The Loomis News
- Type: Weekly newspaper
- Owner: Alta Newspaper Group
- Founder: Paul Sagaser
- Publisher: John Love
- Editor: Bill Poindexter
- Founded: 1940
- Language: English
- City: Loomis, California
- Website: theloomisnews.com

= The Loomis News =

Weekly newspaper published in Loomis, California

The Loomis News is a weekly newspaper published in Loomis, California.

== History ==
In December 1940, Thomas "Paul" Sagaser acquired a linotype machine and two presses from Fall River Mills and used them to publish the first edition of The Loomis News out of the office of the defunct Loomis Recorder. Three decades later Sagaser sold the paper to Raymond "Bud" Pisarek, owner of the Colfax Record, in 1972. At that time the News had a circulation of 500.

Pisarek previously operated the Brookings Harbor-Pilot and at one time worked at The Placer Herald. In 1974, newspaper's founder Sagaser died. That same year Pisarek sold the News to Charles "Chuck" Slater, who sold it in July 1975 to husband-and-wife Ben D. and Carmela Martin of Penryn, owners of the Lincoln News Messenger. Mrs. Martin was publisher of The Roseville Press Tribune, which the couple co-owned.

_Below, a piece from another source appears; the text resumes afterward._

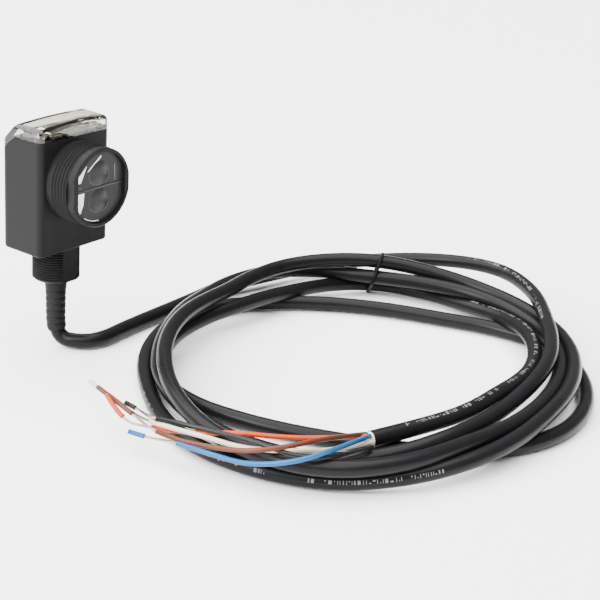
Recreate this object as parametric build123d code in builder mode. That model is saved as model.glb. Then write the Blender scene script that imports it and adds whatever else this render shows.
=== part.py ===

In 1975, Pisarek sold the Record, and in 1980 the Martins sold the News Messenger. Pisarek was elected to the Auburn city council and became mayor in 1983. He bought the News back from the Martins in May 1988. At that time the paper had a circulation around 1,100. Pisarek also published a newspaper for artists called WestArt. In August 1989, Pisarek sold the News to Carlon Perry, of Manteca, who previously owned the Colusa County Sun-Herald and Williams Farmer.

In 1994, Pisarek lost out to a fourth term on the Auburn city council by 180 votes. He then focused on drawing his daily newspaper cartoon strip and became a moderator on a weekly radio talk show. Around that time Pisarek bought back the Loomis News for a third time. In 2002, Pisarek got into a dispute with the Loomis Basin Chamber of Commerce. Pisarek demanded the chamber pull its advertising from The Placer Herald of Rocklin, a rival out-of-town paper. After the chamber refused, Pisarek published multiple columns in the News criticizing the chamber. In response, the chamber ended its decade-old office subleasing agreement with the News, forcing the paper to find a new home.

In 2004, Pisarek sold the News again, this time to Gold County Media, a subsidiary of Brehm Communications. In December 2022, the News was one of six newspapers Brehm sold to Gold Mountain Media, a subsidiary of Alta Newspaper Group.